Вопрос не только в том, какой класс у власти и каков совокупный национальный продукт, но и в том, какие классы в обществе и в какой пропорции делят общественные блага. Тот инструмент, который дает возможность определять эту пропорцию, называется политической властью. В годы советской власти общественный продукт делился между двумя классами: классом государства (номенклатурой и всей бюрократией) и рабочим классом (народом). В Советском Союзе было два антагонистических класса: бюрократия, номенклатура и трудящиеся, народ. Их взаимоотношения, единство и борьба составляют политическую историю советского общества. Противостоянию государства и народа посвящена, в частности, т. н. диссидентская литература, в которой общий классовый антагонизм отражен правильно.
Советское бюрократическое государство создавалось как боевая сила рабочего класса под лозунгом борьбы с капитализмом и сохранило эту фразеологию до самого конца. Но брежневское государство имело столько же общего с марксизмом, сколько христианская церковь имеет общего с Библией, т. е. почти ничего, кроме риторики и клятвы в верности: есть вера в бога и вера в церковь, есть марксизм и есть решения партии. Поэтому совсем не в отместку Христу или Марксу народ в 18-20-х и в 90-х годах громил зажравшихся попов, номенклатурщиков и соответствующую символику, а из-за ненависти к тошнотворной и осточертевшей церковной и партийной идеологии и пропаганде.
Очень трудно государству выдумать и оформить новую идеологию. Но еще труднее отказаться от прежней, сменив ее на более героическую, избавленную от ошибок и т. п. Поэтому прежняя, прежде используемая, идеология, с которой новое государство пришло к власти, и история приукрашивается и мифологизируется. История Европы и мipa не знает ни одного института, государства, партии, где доминирующая теория оставалась бы неизменной в течение столетий. Самый костный и ортодоксальный институт — церковь, но, все христианские церкви по нескольку раз за два тысячелетия пересматривали, перечитывали и переинтерпретировали Святое писание, не говоря про обряды, в угоду сиюминутных нужд вслед за меняющимся обществом, не оставив от первых христианских сект и воспоминаний. Любая религия меняется вместе с изменением социальных условий.

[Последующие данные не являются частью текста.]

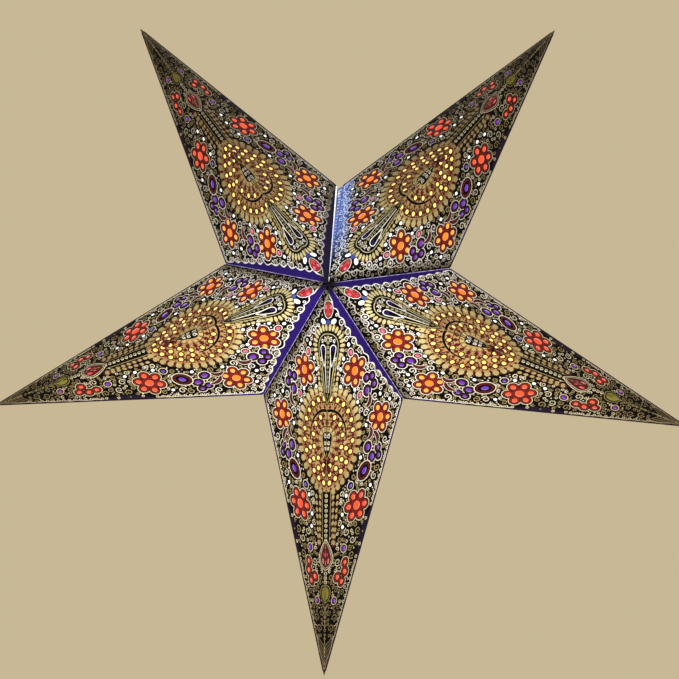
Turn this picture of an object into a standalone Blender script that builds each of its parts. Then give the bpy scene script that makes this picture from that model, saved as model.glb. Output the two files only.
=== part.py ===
"""A five-pointed folding paper star lantern with a small lamp inside, hanging point up.

Metres, +Z up. The front of the star faces -Y. The origin is the centre of the hanging eyelet.
Each point of the star is one card sheet folded into four triangular panels. Neighbouring points are
glued together along flaps that stand inside the valleys, and the two end flaps close the open seam
at the top.
"""

import math

import bmesh
import bpy
from mathutils import Matrix, Vector
from mathutils.geometry import tessellate_polygon

# The star's driving sizes
TIP_RADIUS = 0.320
VALLEY_RADIUS = 0.105
HALF_DEPTH = 0.095
SEAM_ANGLE = math.radians(3.0)
POINTS = 5

# The card and its creases
CARD = 0.0006
FIT_GAP = 0.0003
RIDGE_INSET = 0.0010
VALLEY_INSET = 0.0008
EDGE_INSET = 0.0008
BACK_VALLEY_INSET = 0.0022

# Glue flaps inside the valleys, and the flaps of the open seam
FLAP_DEPTH = 0.009
SEAM_FLAP_DEPTH = 0.014
FLAP_APEX_RADIUS = 0.010
FLAP_CORNER_CLEAR = 0.006

# Light windows cut through each panel
ROSETTE_WINDOW = 0.0034
MEDALLION_WINDOW = 0.0024
WINDOW_SIDES = 6

# The hanger plate in the seam, with its eye and its closing pads
PLATE_CARD = 0.0008
PLATE_HALF_WIDTH = 0.011
PLATE_NECK = 0.007
PLATE_CREST = 0.005
PLATE_SLOPE = 0.008
PLATE_HEIGHT = 0.040
PLATE_DROP = 0.006
EYELET_BORE = 0.0025
EYELET_WALL = 0.0004
EYELET_FLANGE = 0.0042
EYELET_LIP = 0.0004
EYELET_EDGE = 0.0052
PAD_LENGTH = 0.006
PAD_HEIGHT = 0.007
PAD_DROP = 0.019
PAD_DEPTH = 0.0062

# The E14 lampholder and its round bulb
HOLDER_RADIUS = 0.014
HOLDER_WALL = 0.0016
HOLDER_HEIGHT = 0.038
CAP_HEIGHT = 0.017
PLATE_BITE = 0.007
RING_RADIUS = 0.019
RING_HEIGHT = 0.006
SHELL_BORE = 0.0069
SHELL_WALL = 0.0005
SHELL_HEIGHT = 0.019
SCREW_CAP_RADIUS = 0.0066
SCREW_CAP_HEIGHT = 0.019
GLOBE_RADIUS = 0.0225
GLOBE_WALL = 0.0008
NECK_RADIUS = 0.0075
NECK_HEIGHT = 0.012
NECK_LAP = 0.006
COLUMN_RADIUS = 0.0030
COLUMN_HEIGHT = 0.040
CONTACT_RADIUS = 0.0035
CONTACT_HEIGHT = 0.0015
CORE_HEIGHT = 0.010
RING_DROP = 0.012
LATHE_STEPS = 24
GLOBE_STEPS = 9

# The origin is the centre of the eyelet, and the plate stands a little below the seam's outer corners.
PLATE_TOP = VALLEY_RADIUS - PLATE_DROP
EYELET_CENTRE = PLATE_TOP - EYELET_EDGE
STAR_CENTRE = Vector((0, 0, -EYELET_CENTRE))

HALF_ANGLE = (2 * math.pi - SEAM_ANGLE) / (2 * POINTS)
POINT_NAMES = ("bottom", "right", "upper_right", "upper_left", "left")


def clear_scene():
    for obj in list(bpy.data.objects):
        bpy.data.objects.remove(obj)


def material(name, colour, roughness, metallic=0.0):
    made = bpy.data.materials.new(name)
    made.use_nodes = True
    made.diffuse_color = (*colour, 1.0)
    shader = made.node_tree.nodes["Principled BSDF"]
    shader.inputs["Base Color"].default_value = (*colour, 1.0)
    shader.inputs["Roughness"].default_value = roughness
    shader.inputs["Metallic"].default_value = metallic
    return made


def polar(radius, angle, depth=0.0):
    """A point at this radius and this angle from straight down, turning towards +X, and this far in front."""
    return Vector((radius * math.sin(angle), -depth, -radius * math.cos(angle)))


def add_object(name, mesh, matrix, surface, parent=None):
    obj = bpy.data.objects.new(name, mesh)
    bpy.context.scene.collection.objects.link(obj)
    obj.data.materials.clear()
    obj.data.materials.append(surface)
    obj.matrix_world = matrix
    if parent is not None:
        obj.parent = parent
        obj.matrix_parent_inverse = parent.matrix_world.inverted()
    return obj


def add_empty(name, place):
    empty = bpy.data.objects.new(name, None)
    bpy.context.scene.collection.objects.link(empty)
    empty.location = place
    bpy.context.view_layer.update()
    return empty


def plate_mesh(name, outline, holes, thickness):
    """A flat plate about the local XY plane, its outline and holes given as lists of 2D points."""
    rings = [outline, *holes]
    flat = [Vector((x, y, 0)) for ring in rings for x, y in ring]
    triangles = tessellate_polygon([[Vector((x, y, 0)) for x, y in ring] for ring in rings])
    bm = bmesh.new()
    half = Vector((0, 0, thickness / 2))
    top = [bm.verts.new(point + half) for point in flat]
    bottom = [bm.verts.new(point - half) for point in flat]
    for a, b, c in triangles:
        bm.faces.new((top[a], top[b], top[c]))
        bm.faces.new((bottom[c], bottom[b], bottom[a]))
    start = 0
    for ring in rings:
        count = len(ring)
        for i in range(count):
            a = start + i
            b = start + (i + 1) % count
            bm.faces.new((top[a], top[b], bottom[b], bottom[a]))
        start += count
    bmesh.ops.recalc_face_normals(bm, faces=bm.faces)
    mesh = bpy.data.meshes.new(name)
    bm.to_mesh(mesh)
    bm.free()
    return mesh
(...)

Метаморфоза российской монархии и советской системы заключалась в том, что общество, основанное на антагонизме «власть-капитал-труд», с уничтожением класса капитала превратилось в антагонизм «власть-труд», в которой капитал был разделен между двумя классами: большая часть была в руках государства, меньшая — в руках народа. Взаимопроникновение между классами, имеющимися в любом обществе, было гораздо больше, чем в обычной капиталистической системе: четко проходящей грани между властью и народом не было, и даже по мере развития советской системы эта грань размывалась и постепенно сдвигалась в сторону власти, реально привлекая народ к управлению. Насколько эксплуататорской была советская госмашина, должны ответить исследования историков и экономистов, проведенные по методологии марксового «Капитала»: соотношения фондов потребления, общественных фондов и затрат на содержание всего госаппарата (в т. ч. партии, идеологии, внешней политики и т. д.). В любом случае, советский правящий бюрократический класс эволюционировал в сторону социальности, в сторону уступок рабочему классу, хотя в этом направлении советская государственная машина эволюционировала чрезвычайно медленно.